Abstract

This article begins with a brief overview of my original article published in Journal of Bisexuality (2003, vol. 3, issue 1), and a discussion of its personal implications for the author. The author then proceeds to update her research by examining the climate of opinion toward variant homosexualities in selected African countries, including South Africa. She mentions specific cases of homophobia in Malawi and Uganda, a gap between the progressive provisions of the South African Bill of Rights that guarantee human rights in terms of sexuality, and a reluctance on the part of the South African government to raise this issue with other African Union states.
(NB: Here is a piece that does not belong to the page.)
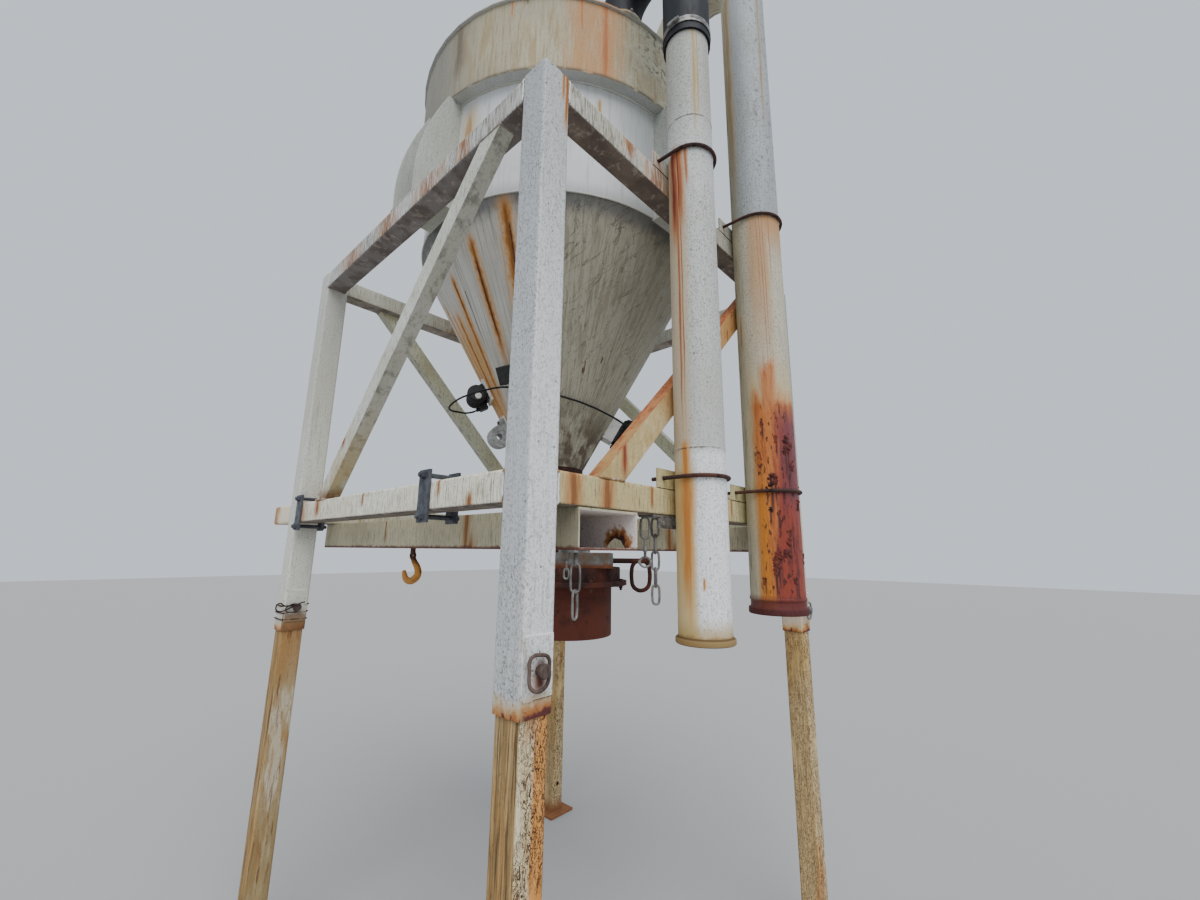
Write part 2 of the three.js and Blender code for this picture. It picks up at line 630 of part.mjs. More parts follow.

The author also highlights the role of activist organizations in Malawi, Uganda and South Africa. She then turns to an analysis of cultural productions in South Africa, beginning with a discussion of homophobia in Spud: The Movie. After a brief overview of her book, Somewhere in the Double Rainbow: Representations of Bisexuality in Post-Apartheid Novels, published in 2007, the author examines a number of more recent authors’ treatments of bisexuality. She argues that Damon Galgut's In a Strange Room: Three Journeys portrays bisexual characters in terms of stereotypes; however, other novels, by authors across a range of subject positions, are more open and accepting of sexual fluidity. The ones which the author discusses are Fred Khumalo's Seven Steps to Heaven, Zukiswa Wanner's Men of the South, Zinaid Meeran's Saracen at the Gates and Sarah Lotz's Exhibit A and Tooth and Nailed.